Speaking of Feller, only two pitchers ever struck out the same number of batters as his age. Bob Feller struck out 17 Philadelphia A’s when was was 17 and Kerry Wood struck out 20 Houston Astros when he was 20.

~QUOTE: From Hall of Fame pitcher Bob Feller: “I would rather beat the Yankees regularly than pitch a no-hit game.” (Feller threw three no-hitters and 12 one-hitters and his second no-hitter was against. . .the Yankees.)

~In the entire history of the major leagues, only one switch-hitter had a career batting average of .300 on both sides of the plate.

It wasn’t Pete Rose, it wasn’t Mickey Mantle, it wasn’t Roberto Alomar and it for sure wasn’t Ruben Sierra. It was Atlanta’s Chipper Jones and he hit a consistent .304 from both sides.

~QUOTE: From Hall of Fame Chipper Jones: “You have to have the desire to succeed and you can do that without cheating. Well, some people can.” (Wonder whom he was talking about and my guess is the initials are B.B. and it’s not Bobby Bonilla or Bo Belinsky.)

~When Joe DiMaggio’s record 56-game hitting streak was stopped in Cleveland in 1941, DiMaggio told reporters, “Well, it hand to end sometime.”

Wrong, Joe. It never ended. Eighty-one years later, ’56’ remains sacrosanct. In fact, ’56’ should be removed from the numerical table.

~QUOTE: From Hall of Fame Joltin’ Joe DiMaggio. . .and we all know where you have gone: “I can remember a reporter asking me for a quote and I didn’t know what a quote was. I thought it was some kind of soft drink.” (If it was, Joe, it certainly wasn’t Coke Zero because there was hardly ever a zero next to your name in the box score.)

~After New York’s Gleyber Torres hit a gamer-winning home run over the short right field wall, Texas manager Chris Woodward called Yankee Stadium a Little League park and said, “It would not have been out of 99 per cent of the other parks.”

Wrong on two fronts. It would have been out of two parks, and Great American Ball Park isn’t one of them. The other is Houston’s Minute Maid Park. And somebody figured the math and it wouldn’t have been out of 96.7% of the 30 MLB playpens.

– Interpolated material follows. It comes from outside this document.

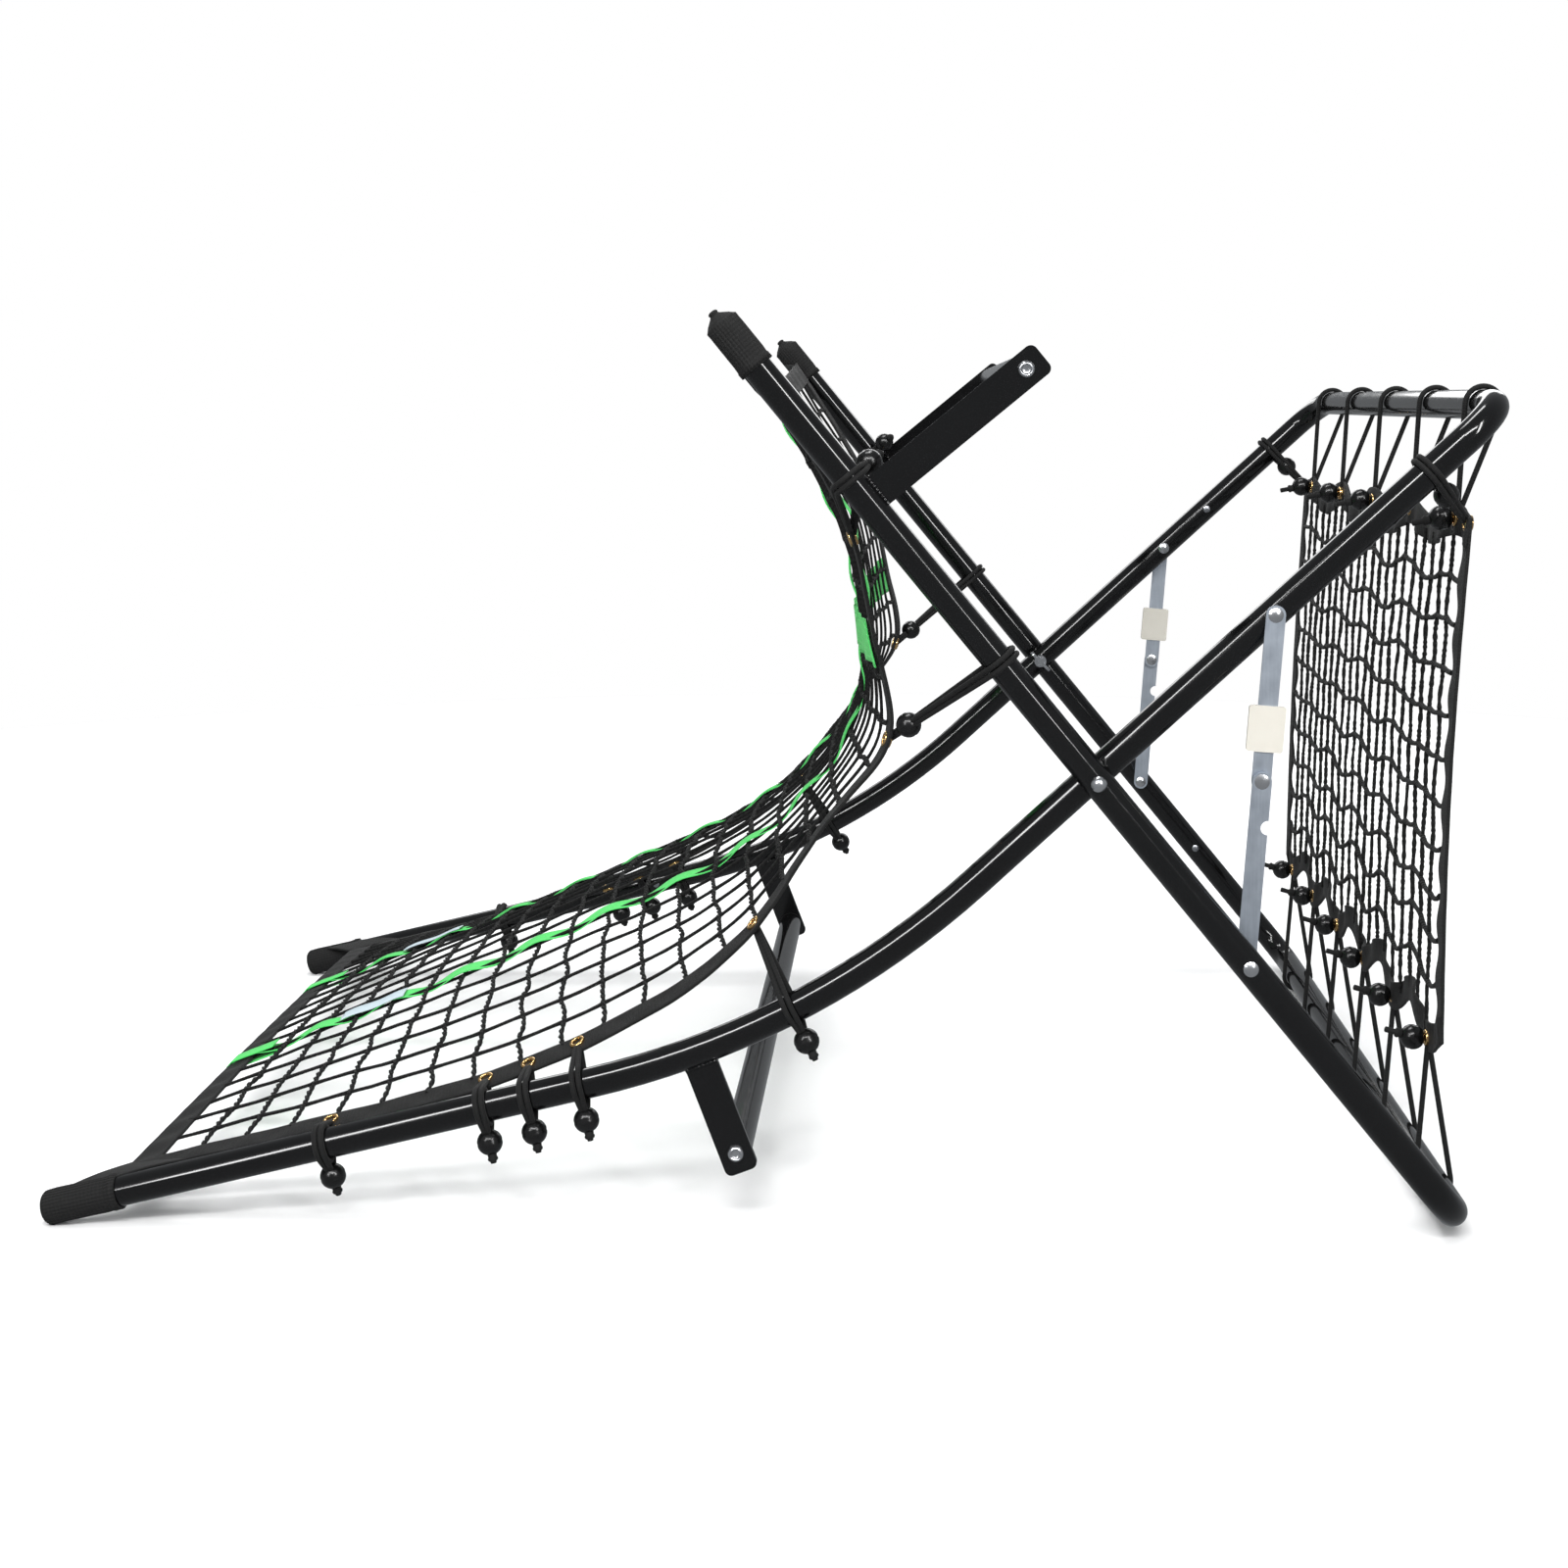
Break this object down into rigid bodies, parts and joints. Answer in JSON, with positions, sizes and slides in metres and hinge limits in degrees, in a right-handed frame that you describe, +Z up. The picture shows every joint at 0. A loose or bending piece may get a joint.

Woodward apologized the next day for calling the $2.4 billion Yankee Stadium the second coming of Howard J. Lamade Stadium in South Williamsport, Pa., home to the Little League World Series.

~Let it be said up front. I love West Virginia. My father was born there, I spent considerable time there, I own a half-zip with a West Virginia University log on the breast that I wear often.

But some of the West Virginia humor is hilarious. My all-time writing hero, Jim Murray, spent a career poking fun of cities and states and he aimed his sharpened pen once at West Virginia.

“The state of West Virginia is America’s poorhouse, an area of such permanent arrested economic development that its only out is to declare war on the United States and try to lose,” he wrote. “There are sections of the state where they don’t stare if you’ve got shoes, but they do if you’ve got laces in them.” (I believe he is poking fun at the clodhoppers I wore as a kid.)

With that in mind, here are three West Virginia jokes that would even make my dad laugh:

—West Virginia University graduates are told that their diplomas can be used for handicapped parking.

—An announcement at an Ohio State football game: A car needs to be moved immediately. It is West Virginia license plate EIEIO.

—A couple bought an old farmhouse in West Virginia and began remodeling the inside. They found a skeleton in a closet and it was determined that it was the winner of a West Virginia hide-and-go-seek contest.

Forgive me, Mountain Mama.

~Now if you will excuse me, I have a Montecristo White Label Churchill to torch out by the swimming pool. See you in a week.